** start **

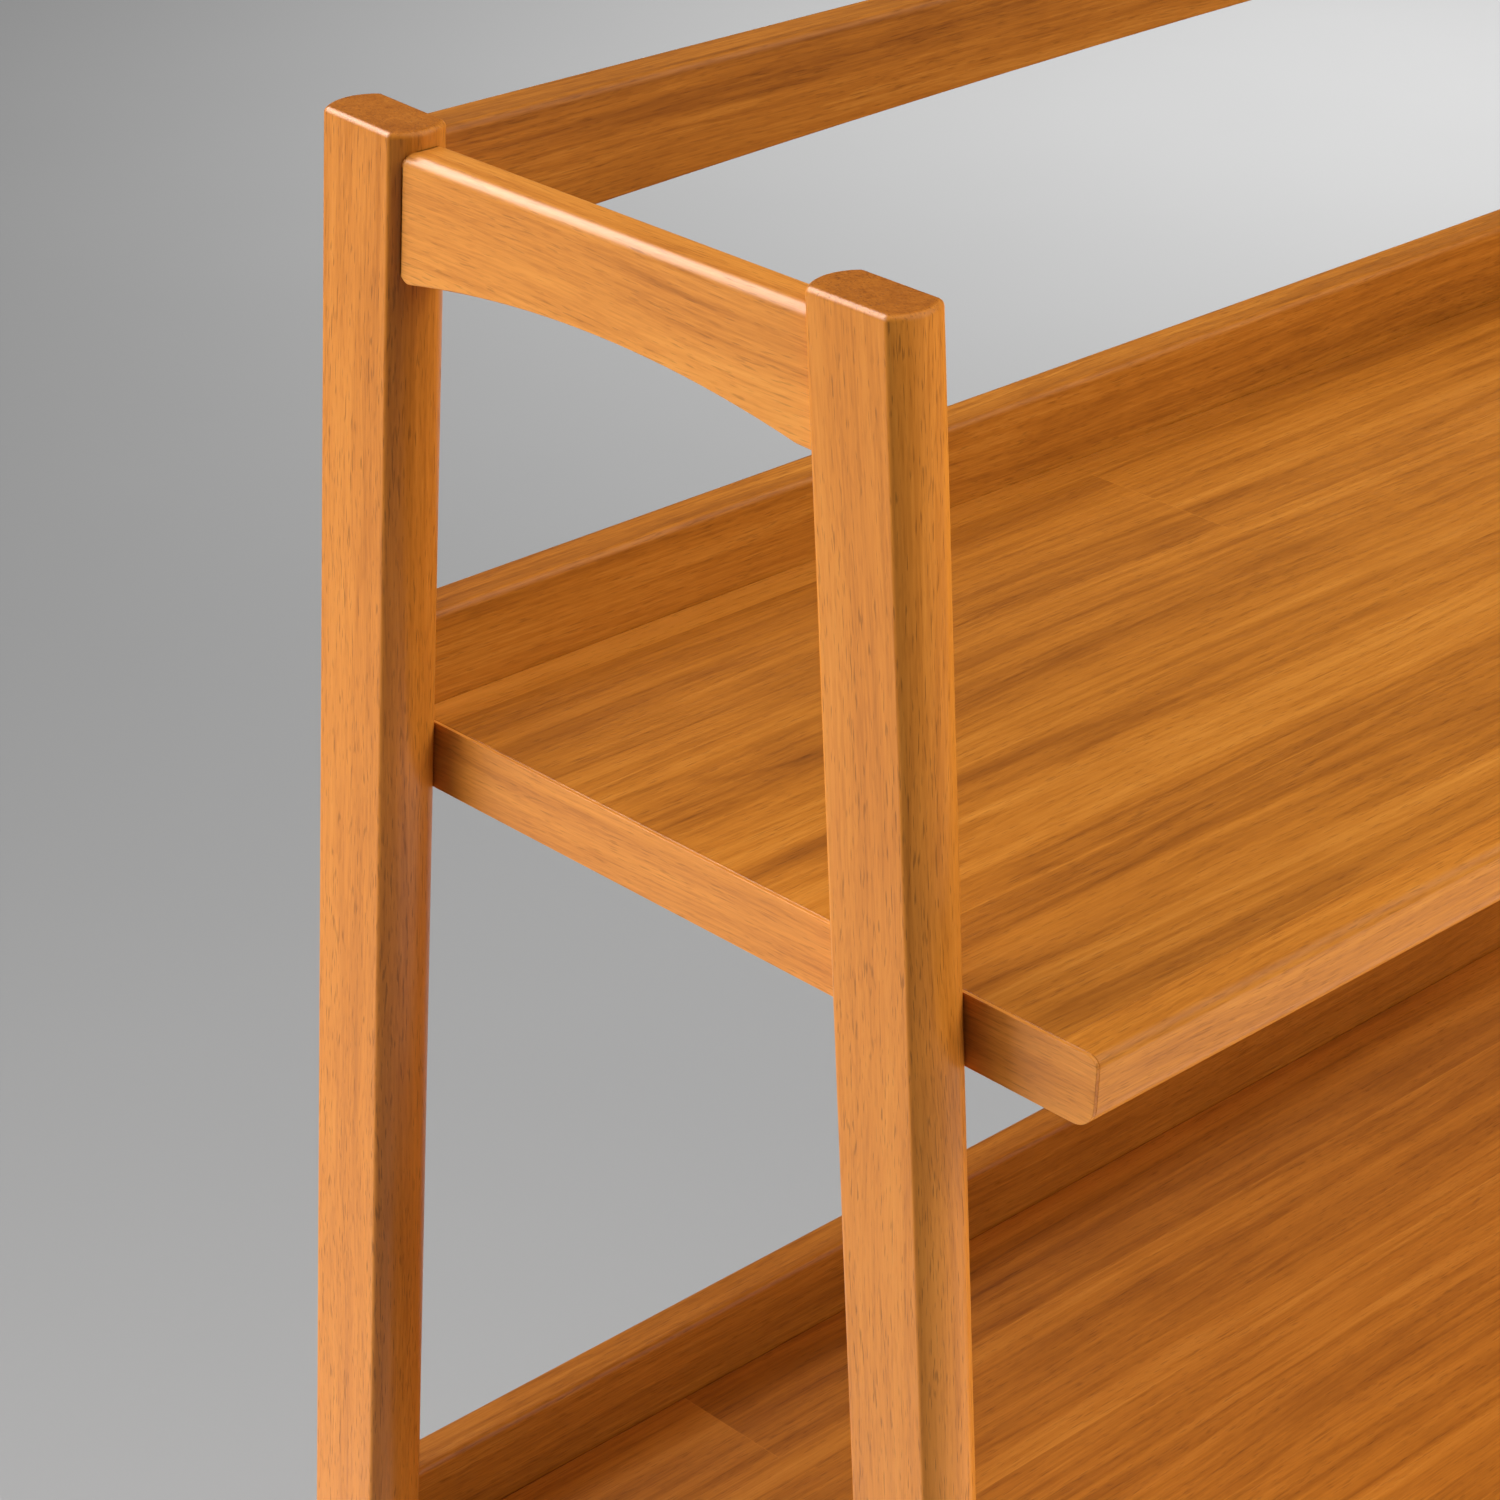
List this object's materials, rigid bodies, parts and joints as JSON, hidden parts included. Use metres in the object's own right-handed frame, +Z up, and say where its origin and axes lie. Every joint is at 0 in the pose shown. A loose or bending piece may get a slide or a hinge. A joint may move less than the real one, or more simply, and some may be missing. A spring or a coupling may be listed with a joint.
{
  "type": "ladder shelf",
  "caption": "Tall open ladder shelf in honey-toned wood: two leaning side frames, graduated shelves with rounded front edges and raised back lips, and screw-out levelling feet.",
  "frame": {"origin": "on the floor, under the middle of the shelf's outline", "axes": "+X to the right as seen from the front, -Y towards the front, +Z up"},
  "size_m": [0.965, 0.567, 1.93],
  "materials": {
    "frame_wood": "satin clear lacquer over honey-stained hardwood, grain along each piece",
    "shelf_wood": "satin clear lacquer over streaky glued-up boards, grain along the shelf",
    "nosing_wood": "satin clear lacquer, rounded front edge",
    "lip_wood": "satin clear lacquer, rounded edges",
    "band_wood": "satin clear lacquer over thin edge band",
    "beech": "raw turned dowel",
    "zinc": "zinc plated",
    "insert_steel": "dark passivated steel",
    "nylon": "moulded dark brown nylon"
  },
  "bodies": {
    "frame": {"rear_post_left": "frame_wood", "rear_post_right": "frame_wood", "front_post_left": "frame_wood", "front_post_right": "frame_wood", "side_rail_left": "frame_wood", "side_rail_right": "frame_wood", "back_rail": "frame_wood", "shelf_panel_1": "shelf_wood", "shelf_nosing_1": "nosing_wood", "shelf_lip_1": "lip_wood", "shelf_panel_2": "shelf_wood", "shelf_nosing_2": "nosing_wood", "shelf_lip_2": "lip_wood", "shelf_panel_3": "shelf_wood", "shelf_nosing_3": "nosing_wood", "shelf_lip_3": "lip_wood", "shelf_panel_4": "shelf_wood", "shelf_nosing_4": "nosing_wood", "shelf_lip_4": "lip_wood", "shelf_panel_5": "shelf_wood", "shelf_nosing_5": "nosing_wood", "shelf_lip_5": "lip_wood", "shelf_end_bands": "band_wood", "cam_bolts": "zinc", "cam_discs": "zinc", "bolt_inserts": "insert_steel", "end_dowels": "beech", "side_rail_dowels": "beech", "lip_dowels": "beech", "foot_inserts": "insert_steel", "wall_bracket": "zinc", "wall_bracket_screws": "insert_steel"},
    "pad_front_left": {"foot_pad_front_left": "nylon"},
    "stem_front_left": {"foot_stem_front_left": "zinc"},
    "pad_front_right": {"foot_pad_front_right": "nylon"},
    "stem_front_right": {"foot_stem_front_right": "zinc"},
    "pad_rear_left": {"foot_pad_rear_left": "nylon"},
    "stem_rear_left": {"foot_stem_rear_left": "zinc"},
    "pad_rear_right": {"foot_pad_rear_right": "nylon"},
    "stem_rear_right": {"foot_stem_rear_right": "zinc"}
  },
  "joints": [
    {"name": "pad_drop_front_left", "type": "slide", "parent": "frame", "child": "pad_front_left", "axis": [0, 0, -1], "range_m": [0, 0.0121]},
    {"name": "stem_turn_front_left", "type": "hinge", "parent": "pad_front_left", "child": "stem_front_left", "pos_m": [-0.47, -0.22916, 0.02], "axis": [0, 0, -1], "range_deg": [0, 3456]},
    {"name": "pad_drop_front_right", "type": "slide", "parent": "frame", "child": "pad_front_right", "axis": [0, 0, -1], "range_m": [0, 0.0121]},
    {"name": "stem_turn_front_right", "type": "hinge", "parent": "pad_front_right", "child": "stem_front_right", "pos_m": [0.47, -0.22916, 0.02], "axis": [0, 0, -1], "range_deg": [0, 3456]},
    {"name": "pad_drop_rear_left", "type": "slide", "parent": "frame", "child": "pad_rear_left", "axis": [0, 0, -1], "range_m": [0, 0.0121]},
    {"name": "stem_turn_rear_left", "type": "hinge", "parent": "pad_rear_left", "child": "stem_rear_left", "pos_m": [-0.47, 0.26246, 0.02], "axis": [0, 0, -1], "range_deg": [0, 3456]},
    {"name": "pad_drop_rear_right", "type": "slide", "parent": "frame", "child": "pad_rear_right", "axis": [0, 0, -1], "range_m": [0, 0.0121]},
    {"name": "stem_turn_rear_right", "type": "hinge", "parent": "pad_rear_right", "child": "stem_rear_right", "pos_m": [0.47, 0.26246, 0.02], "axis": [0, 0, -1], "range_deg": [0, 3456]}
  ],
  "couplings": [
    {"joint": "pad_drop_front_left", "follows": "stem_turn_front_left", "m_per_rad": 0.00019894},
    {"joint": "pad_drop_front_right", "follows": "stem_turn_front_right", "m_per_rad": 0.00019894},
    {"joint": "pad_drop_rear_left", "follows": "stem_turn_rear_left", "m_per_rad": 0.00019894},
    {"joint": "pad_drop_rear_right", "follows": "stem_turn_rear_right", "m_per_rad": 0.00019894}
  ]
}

** end **

Challenge -> Please return the data above exactly as given.

Final answer ->
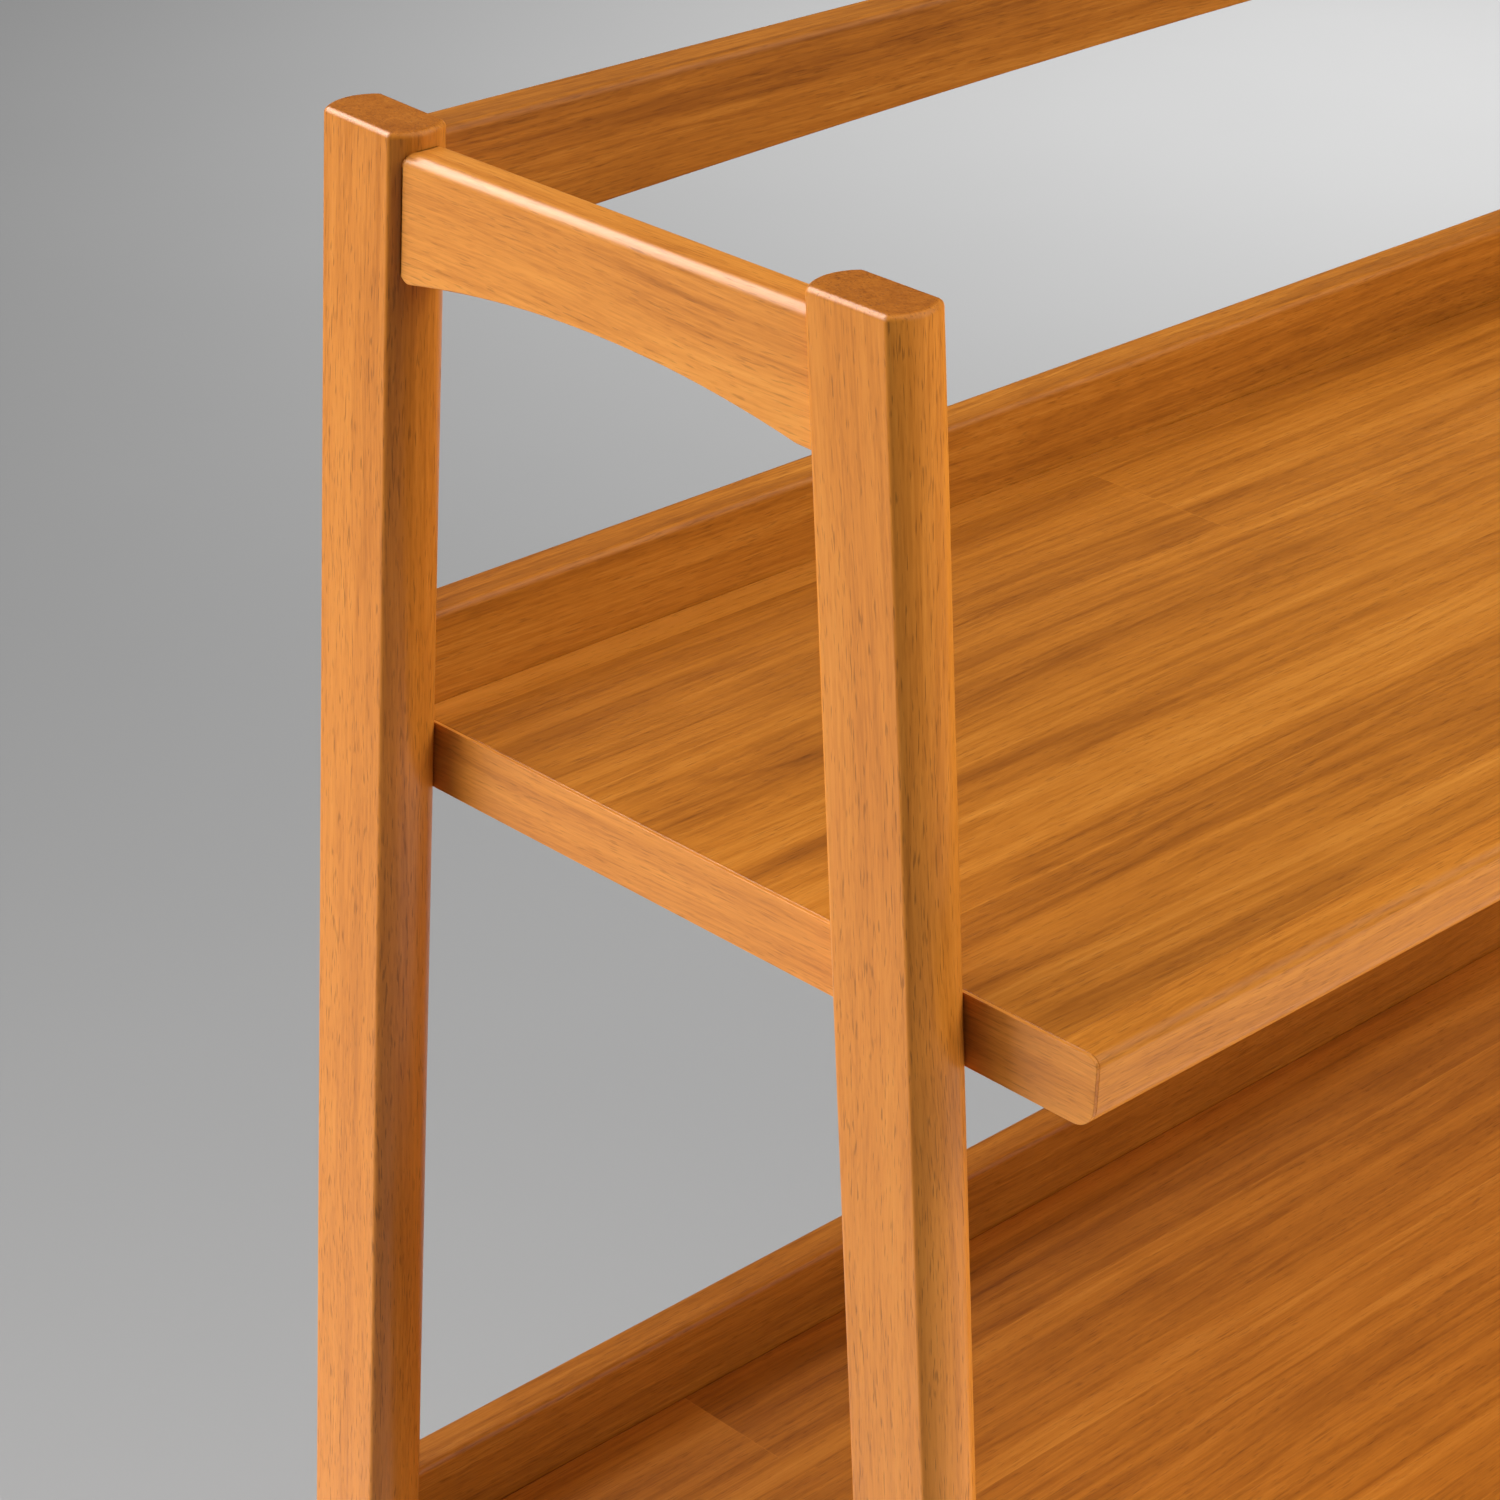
List this object's materials, rigid bodies, parts and joints as JSON, hidden parts included. Use metres in the object's own right-handed frame, +Z up, and say where its origin and axes lie. Every joint is at 0 in the pose shown. A loose or bending piece may get a slide or a hinge. A joint may move less than the real one, or more simply, and some may be missing. A spring or a coupling may be listed with a joint.
{
  "type": "ladder shelf",
  "caption": "Tall open ladder shelf in honey-toned wood: two leaning side frames, graduated shelves with rounded front edges and raised back lips, and screw-out levelling feet.",
  "frame": {"origin": "on the floor, under the middle of the shelf's outline", "axes": "+X to the right as seen from the front, -Y towards the front, +Z up"},
  "size_m": [0.965, 0.567, 1.93],
  "materials": {
    "frame_wood": "satin clear lacquer over honey-stained hardwood, grain along each piece",
    "shelf_wood": "satin clear lacquer over streaky glued-up boards, grain along the shelf",
    "nosing_wood": "satin clear lacquer, rounded front edge",
    "lip_wood": "satin clear lacquer, rounded edges",
    "band_wood": "satin clear lacquer over thin edge band",
    "beech": "raw turned dowel",
    "zinc": "zinc plated",
    "insert_steel": "dark passivated steel",
    "nylon": "moulded dark brown nylon"
  },
  "bodies": {
    "frame": {"rear_post_left": "frame_wood", "rear_post_right": "frame_wood", "front_post_left": "frame_wood", "front_post_right": "frame_wood", "side_rail_left": "frame_wood", "side_rail_right": "frame_wood", "back_rail": "frame_wood", "shelf_panel_1": "shelf_wood", "shelf_nosing_1": "nosing_wood", "shelf_lip_1": "lip_wood", "shelf_panel_2": "shelf_wood", "shelf_nosing_2": "nosing_wood", "shelf_lip_2": "lip_wood", "shelf_panel_3": "shelf_wood", "shelf_nosing_3": "nosing_wood", "shelf_lip_3": "lip_wood", "shelf_panel_4": "shelf_wood", "shelf_nosing_4": "nosing_wood", "shelf_lip_4": "lip_wood", "shelf_panel_5": "shelf_wood", "shelf_nosing_5": "nosing_wood", "shelf_lip_5": "lip_wood", "shelf_end_bands": "band_wood", "cam_bolts": "zinc", "cam_discs": "zinc", "bolt_inserts": "insert_steel", "end_dowels": "beech", "side_rail_dowels": "beech", "lip_dowels": "beech", "foot_inserts": "insert_steel", "wall_bracket": "zinc", "wall_bracket_screws": "insert_steel"},
    "pad_front_left": {"foot_pad_front_left": "nylon"},
    "stem_front_left": {"foot_stem_front_left": "zinc"},
    "pad_front_right": {"foot_pad_front_right": "nylon"},
    "stem_front_right": {"foot_stem_front_right": "zinc"},
    "pad_rear_left": {"foot_pad_rear_left": "nylon"},
    "stem_rear_left": {"foot_stem_rear_left": "zinc"},
    "pad_rear_right": {"foot_pad_rear_right": "nylon"},
    "stem_rear_right": {"foot_stem_rear_right": "zinc"}
  },
  "joints": [
    {"name": "pad_drop_front_left", "type": "slide", "parent": "frame", "child": "pad_front_left", "axis": [0, 0, -1], "range_m": [0, 0.0121]},
    {"name": "stem_turn_front_left", "type": "hinge", "parent": "pad_front_left", "child": "stem_front_left", "pos_m": [-0.47, -0.22916, 0.02], "axis": [0, 0, -1], "range_deg": [0, 3456]},
    {"name": "pad_drop_front_right", "type": "slide", "parent": "frame", "child": "pad_front_right", "axis": [0, 0, -1], "range_m": [0, 0.0121]},
    {"name": "stem_turn_front_right", "type": "hinge", "parent": "pad_front_right", "child": "stem_front_right", "pos_m": [0.47, -0.22916, 0.02], "axis": [0, 0, -1], "range_deg": [0, 3456]},
    {"name": "pad_drop_rear_left", "type": "slide", "parent": "frame", "child": "pad_rear_left", "axis": [0, 0, -1], "range_m": [0, 0.0121]},
    {"name": "stem_turn_rear_left", "type": "hinge", "parent": "pad_rear_left", "child": "stem_rear_left", "pos_m": [-0.47, 0.26246, 0.02], "axis": [0, 0, -1], "range_deg": [0, 3456]},
    {"name": "pad_drop_rear_right", "type": "slide", "parent": "frame", "child": "pad_rear_right", "axis": [0, 0, -1], "range_m": [0, 0.0121]},
    {"name": "stem_turn_rear_right", "type": "hinge", "parent": "pad_rear_right", "child": "stem_rear_right", "pos_m": [0.47, 0.26246, 0.02], "axis": [0, 0, -1], "range_deg": [0, 3456]}
  ],
  "couplings": [
    {"joint": "pad_drop_front_left", "follows": "stem_turn_front_left", "m_per_rad": 0.00019894},
    {"joint": "pad_drop_front_right", "follows": "stem_turn_front_right", "m_per_rad": 0.00019894},
    {"joint": "pad_drop_rear_left", "follows": "stem_turn_rear_left", "m_per_rad": 0.00019894},
    {"joint": "pad_drop_rear_right", "follows": "stem_turn_rear_right", "m_per_rad": 0.00019894}
  ]
}